The Court concluded that the respondent, by his letters and conduct, clearly evinced an intention not to perform his part of the contract.
Nature of Rescission
The Supreme Court clarified that when a court adjudges rescission of a contract or a decree, it is not itself creating rights. The court merely decides whether the rescission already effected by one party was justified. In this case, the appellant had already treated the contract and decree as rescinded by its letter dated 11 February 1967. The court was only called upon to pronounce on the validity of that rescission.
Other Contentions
The Court rejected the respondent’s contentions that:
- The appellant was not in a position to deliver the shares, since the receiver had custody of the shares and had been authorised by court orders to deliver them on payment.
- The appellant was obliged to execute the decree as a money decree. The Court held that a decree for specific performance cannot be executed as a money decree and must follow the procedure prescribed under the Code of Civil Procedure.

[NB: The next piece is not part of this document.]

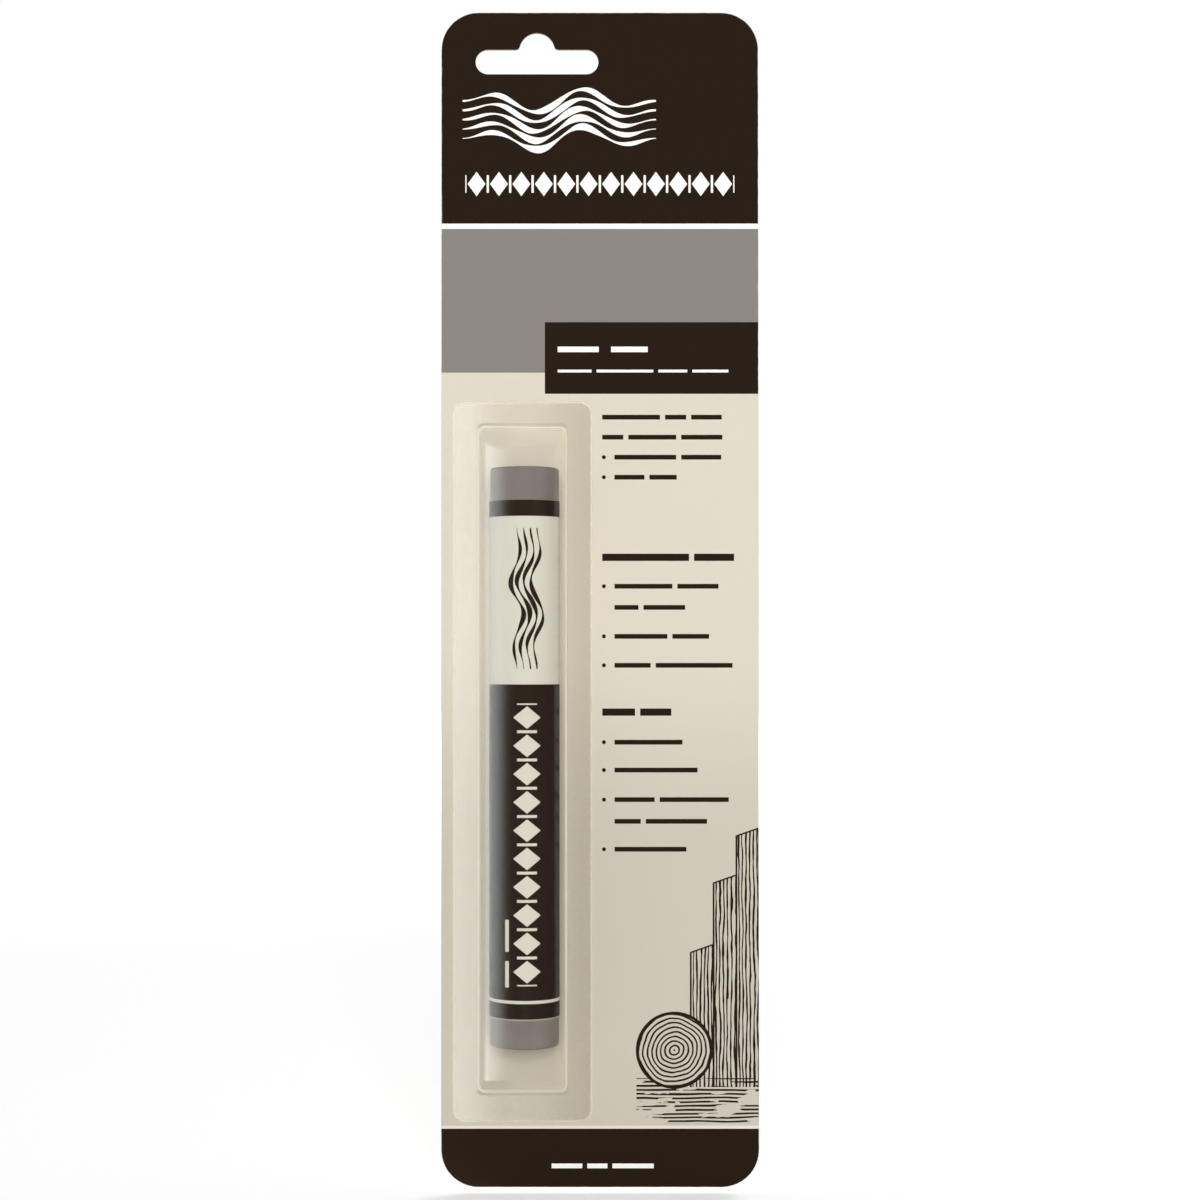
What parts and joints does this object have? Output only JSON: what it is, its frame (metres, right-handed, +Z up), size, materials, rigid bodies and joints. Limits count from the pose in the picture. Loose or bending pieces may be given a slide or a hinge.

Attachments by creditors and claims of lien were also held not to excuse the respondent from his obligation to pay the purchase money.
Conclusion
The Supreme Court allowed the appeal and restored the substance of the trial court’s decision. The judgement firmly establishes that courts retain inherent control over decrees for specific performance and can order rescission when one party clearly refuses or disables itself from performing its obligation, even if no time is fixed in the decree.